Requirement: Set down exactly the lines of the listing below, please, beginning with the first and ending with the line that holds "MIDDLE_BOARD_WIDTH = 138.0".

Dataset excerpt:
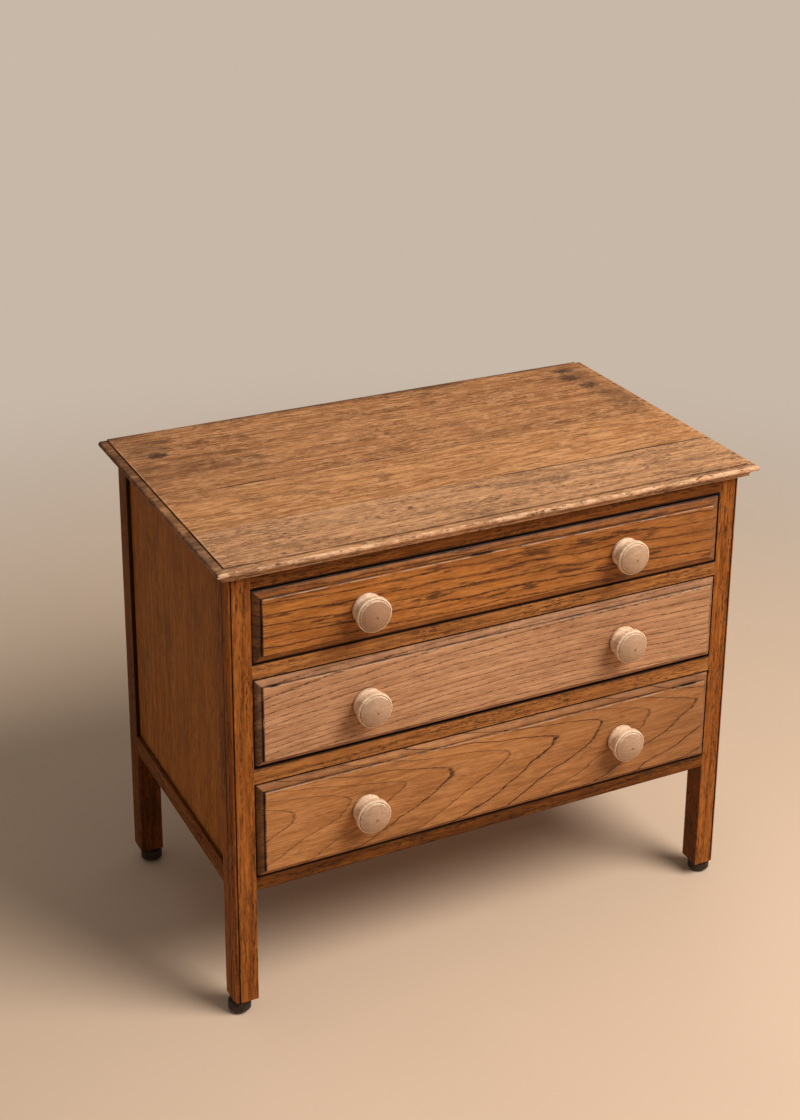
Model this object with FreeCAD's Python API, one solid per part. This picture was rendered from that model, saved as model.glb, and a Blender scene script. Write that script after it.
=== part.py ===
import FreeCAD, Part
import math
import os

from FreeCAD import Vector

# A three-drawer oak chest on castors, in millimetres.
# +Z is up, the drawers face -Y, and +X is to the right of someone facing them.
# The origin is on the floor, under the middle of the whole chest with its knobs.

# Overall sizes
CHEST_HEIGHT = 749.0
TOP_WIDTH = 900.0
TOP_THICKNESS = 20.0
CASE_WIDTH = 862.0
CASE_DEPTH = 471.0
TOP_FRONT_OVERHANG = 23.0
TOP_REAR_OVERHANG = 40.0

# The top is glued up from three boards, measured back from the front edge
FRONT_BOARD_WIDTH = 135.0
MIDDLE_BOARD_WIDTH = 138.0

# Moulded edge of the top: a small step down, a flat band, a round nose and a hollow below
TOP_MOULDING_WIDTH = 14.8
TOP_MOULDING_STEP = 2.0
TOP_NOSE_RADIUS = 4.3
TOP_FILLET = 1.6
TOP_UNDERCUT = 11.0
TOP_HOLLOW = 1.3

# Legs: square stiles that run from the castors to the top
LEG_WIDTH = 37.0
LEG_DEPTH = 38.0
LEG_FOOT_HEIGHT = 24.0
BEAD_WIDTH = 6.75
BEAD_QUIRK_WIDTH = 1.5
BEAD_QUIRK_DEPTH = 1.7
SIDE_QUIRK_SETBACK = 15.5

# Front rails, as heights of their lower and upper faces
TOP_RAIL_BOTTOM = 703.0
UPPER_RAIL = (562.0, 585.0)
LOWER_RAIL = (392.0, 418.0)
BOTTOM_RAIL = (214.0, 236.0)
TENON_THICKNESS = 10.0
TENON_LENGTH = 18.0
TENON_SHOULDER = 3.0
FRONT_TENON_INSET = 8.0

# Side and back framing
SIDE_RAIL = (217.0, 248.0)
SIDE_RAIL_THICKNESS = 16.0
SIDE_TENON_LENGTH = 16.0
SIDE_TENON_THICKNESS = 8.0
LOWER_TENON_INSET = 2.0
UPPER_TENON_INSET = 16.0
PANEL_RECESS = 6.0
PANEL_THICKNESS = 10.0
PANEL_TONGUE = 8.0
KICKER_WIDTH = 39.0
BACK_PANEL_THICKNESS = 6.0
BACK_REBATE = 12.0
BACK_RAIL_THICKNESS = 20.0

# Runners that carry the drawers, each with a guide strip along its outer edge
RUNNER_WIDTH = 43.0
GUIDE_WIDTH = 21.0
GUIDE_HEIGHT = 14.0
STOP_SIZE = (34.0, 20.0, 6.0)
STOP_OFFSET = 250.0
STOP_GAP = 0.2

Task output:
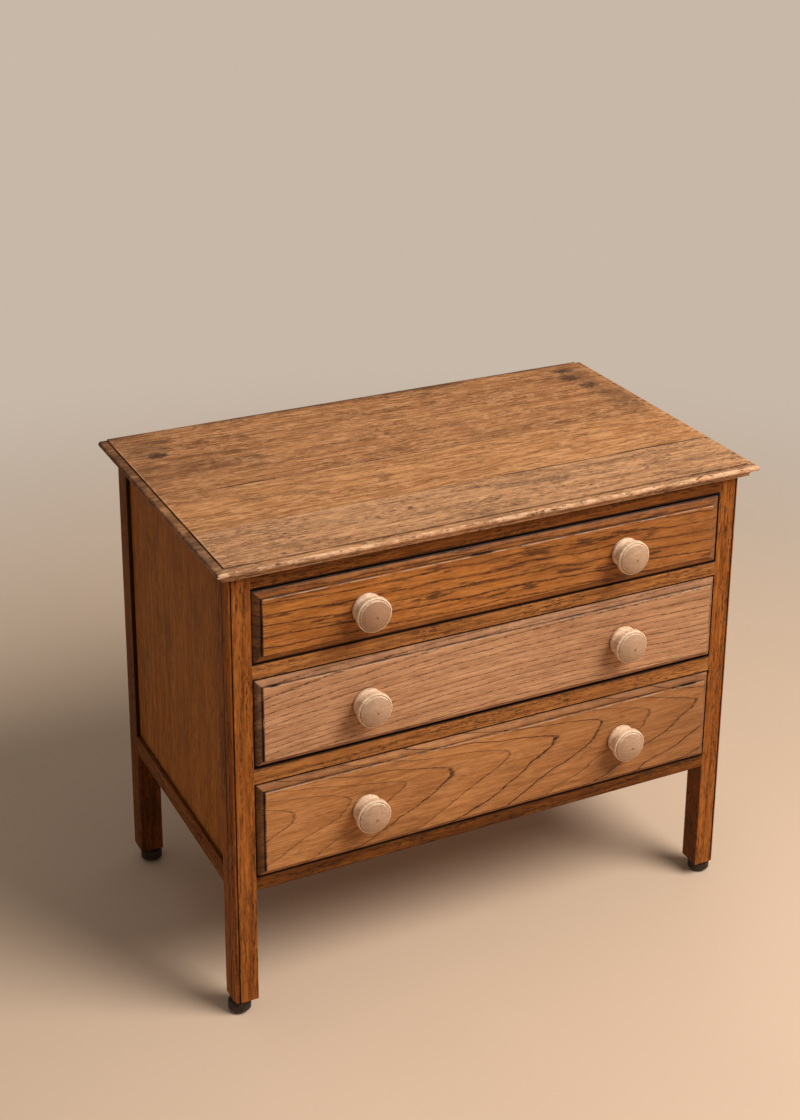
Model this object with FreeCAD's Python API, one solid per part. This picture was rendered from that model, saved as model.glb, and a Blender scene script. Write that script after it.
=== part.py ===
import FreeCAD, Part
import math
import os

from FreeCAD import Vector

# A three-drawer oak chest on castors, in millimetres.
# +Z is up, the drawers face -Y, and +X is to the right of someone facing them.
# The origin is on the floor, under the middle of the whole chest with its knobs.

# Overall sizes
CHEST_HEIGHT = 749.0
TOP_WIDTH = 900.0
TOP_THICKNESS = 20.0
CASE_WIDTH = 862.0
CASE_DEPTH = 471.0
TOP_FRONT_OVERHANG = 23.0
TOP_REAR_OVERHANG = 40.0

# The top is glued up from three boards, measured back from the front edge
FRONT_BOARD_WIDTH = 135.0
MIDDLE_BOARD_WIDTH = 138.0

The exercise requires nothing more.